There is room for greater state-level leadership, Smith added.

As some have already done, states could speak up in support of retaining existing federal standards, Smith said, and must enforce existing standards by investing in checks to ensure companies are in compliance.

The regulatory outcome is significant because methane, the main ingredient in natural gas, traps far more heat than carbon dioxide when it’s released in the atmosphere, and it’s responsible for as much as a fourth of human-caused global warming. Last year, the Intergovernmental Panel on Climate Change said that methane might have to be reduced 35% below 2010 levels by midcentury to hold temperature rise at 1.5 degrees Celsius.

"If companies aren’t being held accountable through a regulatory structure that’s comprehensive and evenly applied, then we don’t have the guarantees of the reductions that we need to make a difference for the climate," said Dan Grossman, senior director of regulatory affairs at the Environmental Defense Fund who has helped states write methane regulations.

The Independent Petroleum Association of America, which has urged EPA to roll back its methane standards, argues that the Clean Air Act’s requirements for New Source Performance Standards were intended to provide a "floor" for pollution levels.

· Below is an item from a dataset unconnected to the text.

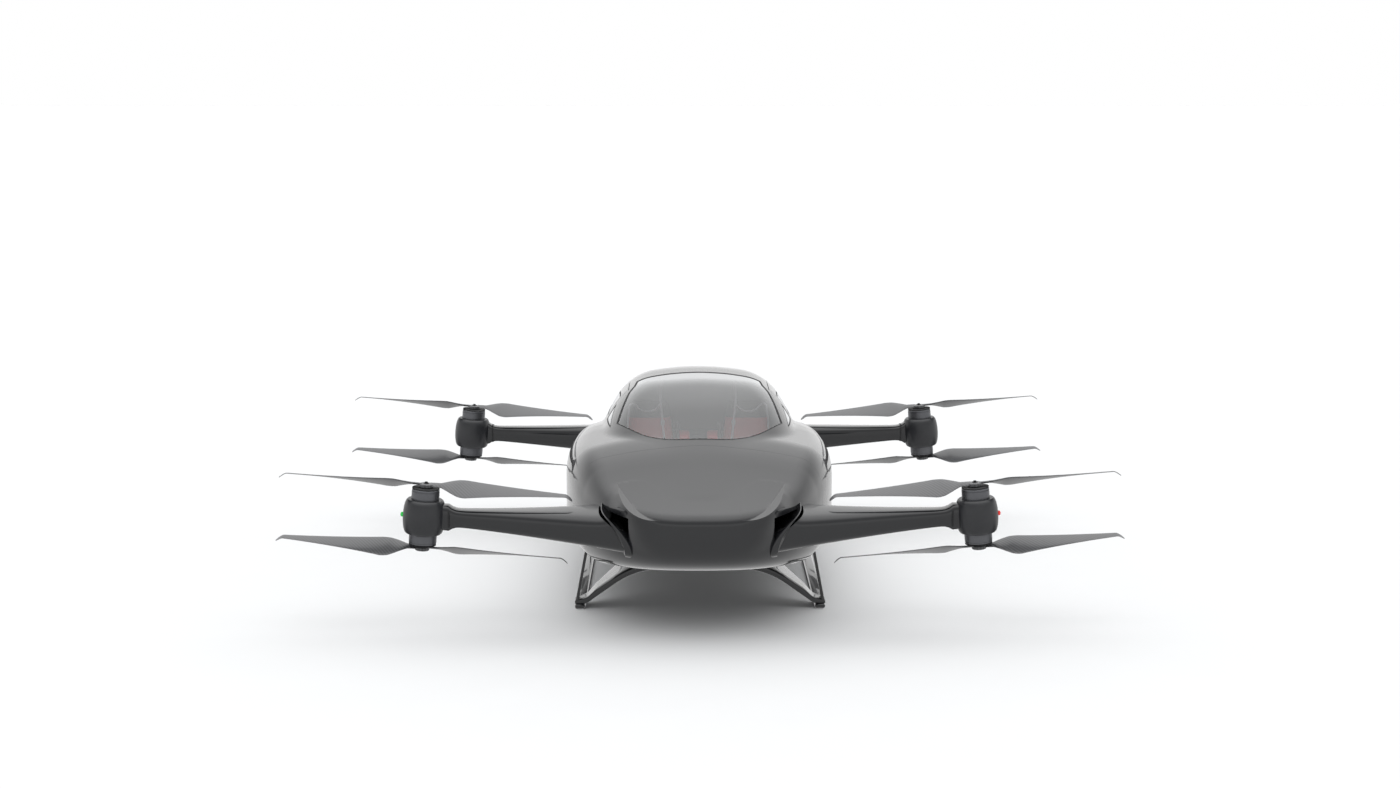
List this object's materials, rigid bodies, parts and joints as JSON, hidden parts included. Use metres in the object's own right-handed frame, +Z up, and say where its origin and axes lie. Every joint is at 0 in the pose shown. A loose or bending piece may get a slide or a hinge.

The states each have their own legal framework, but it’s better than having a one-size-fits-all requirement from the federal government, said Lee Fuller, the group’s executive vice president.

"The fear was states would become pollution havens of some kind if there wasn’t such a floor. But we’ve passed that a long time ago," Fuller said.

Getting ‘worse’

Entrance to EPA headquarters. Photo credit: Francis Chung/E&E News
An entrance to the north building of EPA headquarters in Washington, D.C. | Francis Chung/E&E News

A glance at the oil-patch states shows that they have widely varying approaches on methane.

Colorado became the first state in the country to regulate methane as a pollutant in 2014. The regulations apply to both new and existing facilities and require companies to periodically check for and repair leaks at oil and gas facilities. The state Department of Public Health and Environment plans to update the rules this year.

California, Wyoming and Ohio also have adopted rules similar to Colorado’s.

Pennsylvania, the second-biggest gas-producing state in the country, has a permit system that’s intended to limit emissions from new wells, and it’s working on emissions regulations for the thousands of existing wells in the state (Energywire, Dec. 11, 2018).

In New Mexico, which has become the third-biggest oil producer in the last few years, Gov. Michelle Lujan Grisham (D) ordered state regulators to write a methane rule for the oil industry. The state environmental department expects to roll out the plan next year.

There’s been opposition to many of the state rules.

In Pennsylvania, for example, the trade group Marcellus Shale Coalition disliked the state’s methane-reduction plan and questioned its legality even after two years of negotiations.

"We remain concerned about imposing additional requirements … particularly those that exceed DEP’s statutory authority," the trade group’s president, David Spigelmyer, said in a statement last year when the rules were finalized.

Yet proponents say state standards helped cut emissions without curtailing oil and gas production.

"Our experience is, you can have both," said Garry Kaufman, head of the Air Pollution Control Division at the Colorado Department of Public Health and Environment.

In New Mexico, the oil industry initially opposed Lujan Grisham’s methane plan but has become more comfortable that the state agencies are willing to listen to producers and write a rule that doesn’t curtail their output.

Michelle Lujan Grisham. Photo credit: Grisham/Facebook
New Mexico Gov. Michelle Lujan Grisham (D). | Grisham/Facebook

"We’ve been pleased at the level of engagement, at the level of interest," said Robert McEntyre, a spokesman for the New Mexico Oil and Gas Association.

But in large energy states like Texas without regulations, companies have been allowed to flare large amounts of natural gas because it’s not economic for companies to pipe it to markets.

Flaring gas can release a range of pollutants because of impurities in the gas. The flares can also release raw methane if they don’t ignite correctly or if they don’t fully combust the gas.

And while major oil companies like Exxon Mobil Corp. and Royal Dutch Shell PLC have pledged to cut their emissions, their performance hasn’t always matched their goals.

In Texas, state data shows that three of the 15 biggest producers in the Permian Basin oil field flared more than 4% of the gas they produce in 2018, and five companies were flaring a greater percentage of their gas in 2018 than in 2016, according to data released yesterday by the Environmental Defense Fund.

Exxon’s XTO subsidiary wasted about 4.5% of its gas production in 2018, down from about 9% in 2016, the EDF analysis shows. Shell’s flaring rose from 4% of production to 5% of production during the same period.

Exxon spokesman Scott Silvestri said the company still supports a federal methane regulation. He didn’t respond to an emailed question about EDF’s flaring analysis. Shell didn’t immediately respond to phone messages seeking comment.

The data in Texas shows that some companies are making progress on reducing flaring, EDF’s Colin Leyden said in a blog post.

"It also shows us that other companies will exploit the dearth of rules around flaring until they’re forced to comply," he wrote. "We can’t simply count on the actions of a few responsible companies to clean up unnecessary pollution in the Permian."